GitHub Actions 2026 Security Roadmap for SREs

GitHub Actions has become a production control plane for many teams. It builds releases, publishes packages, deploys services, rotates infrastructure, and touches secrets. That is why GitHub's 2026 Actions security roadmap matters for SREs and platform engineers.
The roadmap responds to a familiar pattern: attackers compromise CI/CD automation, execute code in trusted workflows, then use overbroad credentials or unrestricted network access to exfiltrate secrets. GitHub is planning several controls that make those paths harder by default.
What Is Changing?
The first major change is workflow-level dependency locking. GitHub describes a future dependencies: section that records direct and transitive action dependencies with commit SHAs. Think of it as a lockfile for workflow automation.
That matters because action references are often resolved at runtime. Tags and branches can move. Composite actions can hide nested dependencies. A workflow lock makes review, audit, and rollback much more practical.
GitHub is also planning policy-driven execution through rulesets. Instead of relying only on per-repository YAML discipline, organizations will be able to define central rules for who can trigger workflows and which events are allowed.
Key Features for Operators
The roadmap has five areas worth tracking:
- Workflow dependency locks for deterministic CI runs
- Immutable release expectations for action publishers
- Execution rules for actors and workflow events
- Scoped secrets tied to branches, environments, workflows, and trusted reusable workflows
- Actions Data Stream and runner egress controls for visibility and network enforcement
The last item is especially important for incident response. GitHub says Actions Data Stream will deliver near real-time workflow telemetry to destinations such as Amazon S3, Azure Event Hub, and Azure Data Explorer. Native egress firewall controls for GitHub-hosted runners are also planned, with monitor and enforce modes.
Why SRE Teams Should Care
CI incidents are hard because build systems sit between source code, credentials, artifact registries, and deployment targets. When the runner is a black box, responders often know that a workflow ran, but not enough about what it reached or which dependency changed.
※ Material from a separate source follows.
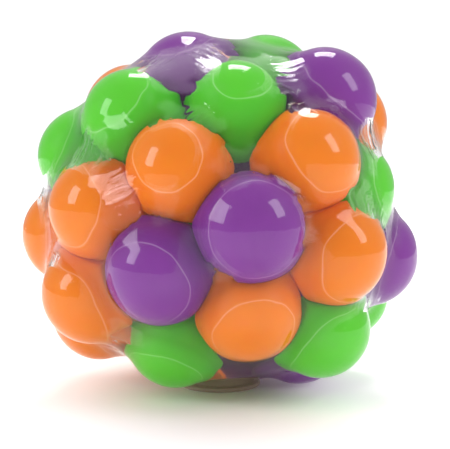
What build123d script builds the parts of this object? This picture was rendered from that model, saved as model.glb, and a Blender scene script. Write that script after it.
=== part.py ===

These roadmap items push CI/CD closer to normal production operations:
# Today: make intent explicit while waiting for platform controls
permissions:
contents: read
packages: write
on:
pull_request:
push:
branches:
- main
This does not replace stronger platform features, but it prepares teams for them. Narrow permissions, explicit events, pinned actions, and reviewed reusable workflows make future lockfiles and policy enforcement easier to adopt.
Operational Checklist
Start with the controls you can apply now:
- Inventory every workflow that has write permissions, publishing rights, or cloud credentials
- Remove
pull_request_targetunless the workflow has a documented reason - Pin third-party actions to full commit SHAs
- Move deployment secrets behind environments with required reviewers where appropriate
- Standardize reusable workflows so credentials pass through known paths
- Log workflow runs and artifact publication events into your SIEM or data lake
Then prepare for the roadmap. Decide which repositories should be first for dependency locks, which events should be blocked by organization policy, and which runners need egress allowlists.
Adoption Plan
Use monitor-first rollout patterns. For policy rules, start in evaluate mode when GitHub makes it available. For egress controls, collect outbound traffic first, build allowlists from real workflow behavior, then enforce on high-risk release pipelines.
Treat CI/CD controls like any other reliability change. Test on a non-critical repository, measure blocked workflows, document exceptions, and give service owners a migration path.
Conclusion
The GitHub Actions 2026 roadmap is not just a security feature list. It is a shift toward CI/CD systems that are deterministic, governed, observable, and bounded by policy. SRE teams should use the roadmap as a planning signal now, before these controls become urgent after the next supply chain incident.